## Stated exercise
Locate the string "parts" in the listing below. Copy every line where it is found.

(JSON records of objects)
|---|
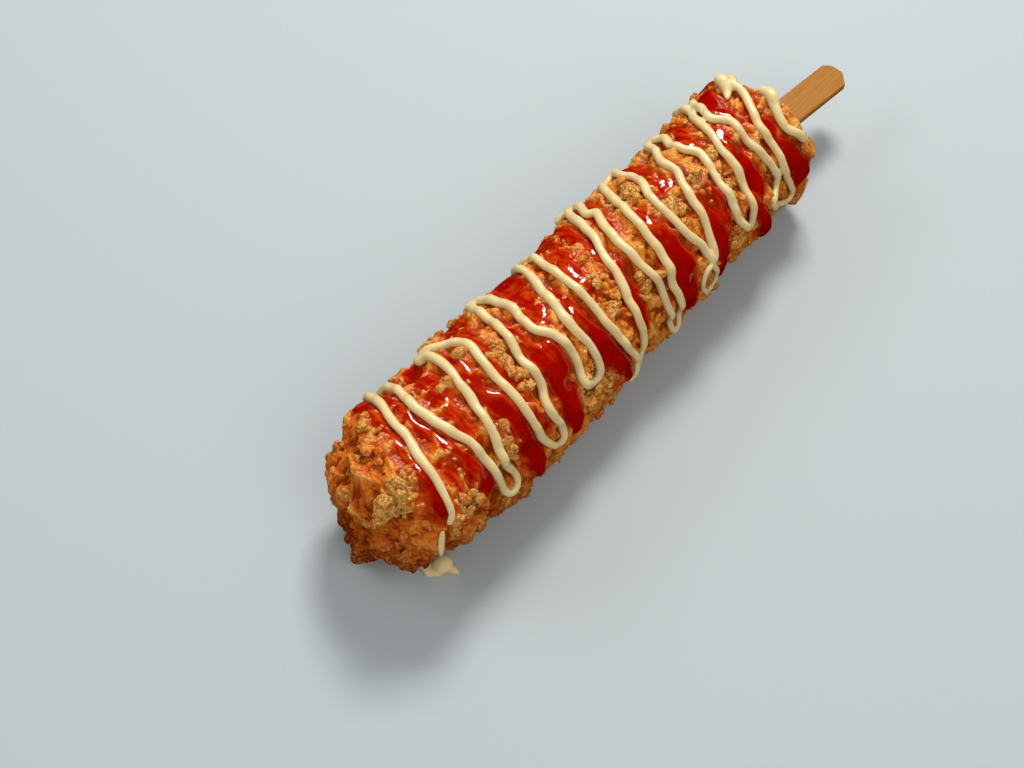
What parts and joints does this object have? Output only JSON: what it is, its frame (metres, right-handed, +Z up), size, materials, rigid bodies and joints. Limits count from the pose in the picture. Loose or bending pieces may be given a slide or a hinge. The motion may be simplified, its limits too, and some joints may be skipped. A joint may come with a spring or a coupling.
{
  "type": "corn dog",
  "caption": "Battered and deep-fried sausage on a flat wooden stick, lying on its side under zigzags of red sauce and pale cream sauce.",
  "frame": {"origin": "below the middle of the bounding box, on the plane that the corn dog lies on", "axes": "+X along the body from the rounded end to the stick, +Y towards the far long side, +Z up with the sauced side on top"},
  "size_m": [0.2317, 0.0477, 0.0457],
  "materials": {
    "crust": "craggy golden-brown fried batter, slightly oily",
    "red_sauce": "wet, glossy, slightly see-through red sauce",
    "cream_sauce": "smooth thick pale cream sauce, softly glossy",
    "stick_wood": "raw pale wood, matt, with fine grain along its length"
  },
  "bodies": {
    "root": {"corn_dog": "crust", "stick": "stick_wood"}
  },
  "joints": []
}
|---|
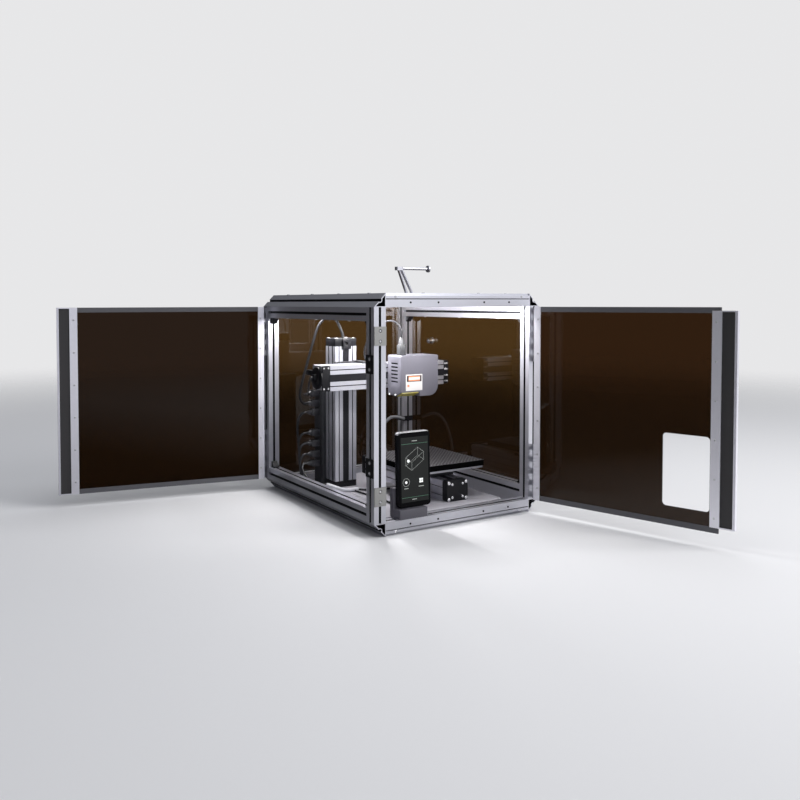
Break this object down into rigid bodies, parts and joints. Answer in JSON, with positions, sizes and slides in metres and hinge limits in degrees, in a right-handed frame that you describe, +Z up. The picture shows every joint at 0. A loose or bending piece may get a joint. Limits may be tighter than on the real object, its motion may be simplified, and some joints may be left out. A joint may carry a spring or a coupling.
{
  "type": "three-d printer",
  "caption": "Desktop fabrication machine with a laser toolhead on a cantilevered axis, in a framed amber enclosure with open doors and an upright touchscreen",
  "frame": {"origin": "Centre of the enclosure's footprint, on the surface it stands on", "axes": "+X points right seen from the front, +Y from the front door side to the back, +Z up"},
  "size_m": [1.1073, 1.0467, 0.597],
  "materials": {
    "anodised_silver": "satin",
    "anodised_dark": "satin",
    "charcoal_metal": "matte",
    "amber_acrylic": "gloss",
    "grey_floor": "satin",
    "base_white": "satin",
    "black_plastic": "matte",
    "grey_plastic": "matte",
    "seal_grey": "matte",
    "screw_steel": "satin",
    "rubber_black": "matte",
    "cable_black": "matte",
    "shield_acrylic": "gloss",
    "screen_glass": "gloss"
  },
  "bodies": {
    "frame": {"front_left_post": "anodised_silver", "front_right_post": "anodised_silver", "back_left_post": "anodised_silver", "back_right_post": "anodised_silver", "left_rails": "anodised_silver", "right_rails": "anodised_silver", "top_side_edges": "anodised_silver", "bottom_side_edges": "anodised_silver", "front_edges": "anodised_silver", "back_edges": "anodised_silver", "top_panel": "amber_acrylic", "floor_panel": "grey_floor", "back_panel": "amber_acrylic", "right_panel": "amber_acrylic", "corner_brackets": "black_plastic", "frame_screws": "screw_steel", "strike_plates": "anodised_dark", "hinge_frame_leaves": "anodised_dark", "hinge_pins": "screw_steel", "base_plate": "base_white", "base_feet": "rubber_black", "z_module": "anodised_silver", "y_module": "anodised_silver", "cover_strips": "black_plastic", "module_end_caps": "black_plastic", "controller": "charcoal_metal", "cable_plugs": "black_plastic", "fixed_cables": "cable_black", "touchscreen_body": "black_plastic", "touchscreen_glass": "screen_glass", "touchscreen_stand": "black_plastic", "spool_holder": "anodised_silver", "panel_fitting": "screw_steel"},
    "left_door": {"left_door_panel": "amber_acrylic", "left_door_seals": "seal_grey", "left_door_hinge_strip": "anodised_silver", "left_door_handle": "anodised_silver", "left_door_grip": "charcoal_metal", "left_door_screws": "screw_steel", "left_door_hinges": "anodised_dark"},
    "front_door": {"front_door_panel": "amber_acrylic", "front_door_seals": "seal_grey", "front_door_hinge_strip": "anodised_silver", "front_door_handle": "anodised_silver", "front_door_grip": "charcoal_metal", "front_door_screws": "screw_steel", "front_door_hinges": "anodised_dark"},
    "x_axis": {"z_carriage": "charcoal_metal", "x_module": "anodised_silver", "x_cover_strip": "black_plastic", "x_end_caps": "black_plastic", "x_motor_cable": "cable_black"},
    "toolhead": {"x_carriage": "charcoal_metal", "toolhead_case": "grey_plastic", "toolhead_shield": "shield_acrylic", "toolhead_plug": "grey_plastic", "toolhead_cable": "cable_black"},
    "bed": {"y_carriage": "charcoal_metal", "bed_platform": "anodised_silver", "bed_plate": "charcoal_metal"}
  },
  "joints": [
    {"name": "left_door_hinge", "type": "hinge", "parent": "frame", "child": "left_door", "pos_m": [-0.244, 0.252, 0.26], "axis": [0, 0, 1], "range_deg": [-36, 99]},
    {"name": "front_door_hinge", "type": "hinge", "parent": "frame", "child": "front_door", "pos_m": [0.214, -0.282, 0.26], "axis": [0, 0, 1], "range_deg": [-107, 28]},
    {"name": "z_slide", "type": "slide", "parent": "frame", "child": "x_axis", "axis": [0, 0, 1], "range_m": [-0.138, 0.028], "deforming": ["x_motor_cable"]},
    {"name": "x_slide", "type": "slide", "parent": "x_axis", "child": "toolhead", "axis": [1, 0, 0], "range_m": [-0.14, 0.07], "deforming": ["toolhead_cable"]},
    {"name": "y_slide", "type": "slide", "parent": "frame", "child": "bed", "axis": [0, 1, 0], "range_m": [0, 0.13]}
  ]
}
|---|
## Final result
What parts and joints does this object have? Output only JSON: what it is, its frame (metres, right-handed, +Z up), size, materials, rigid bodies and joints. Limits count from the pose in the picture. Loose or bending pieces may be given a slide or a hinge. The motion may be simplified, its limits too, and some joints may be skipped. A joint may come with a spring or a coupling.
Break this object down into rigid bodies, parts and joints. Answer in JSON, with positions, sizes and slides in metres and hinge limits in degrees, in a right-handed frame that you describe, +Z up. The picture shows every joint at 0. A loose or bending piece may get a joint. Limits may be tighter than on the real object, its motion may be simplified, and some joints may be left out. A joint may carry a spring or a coupling.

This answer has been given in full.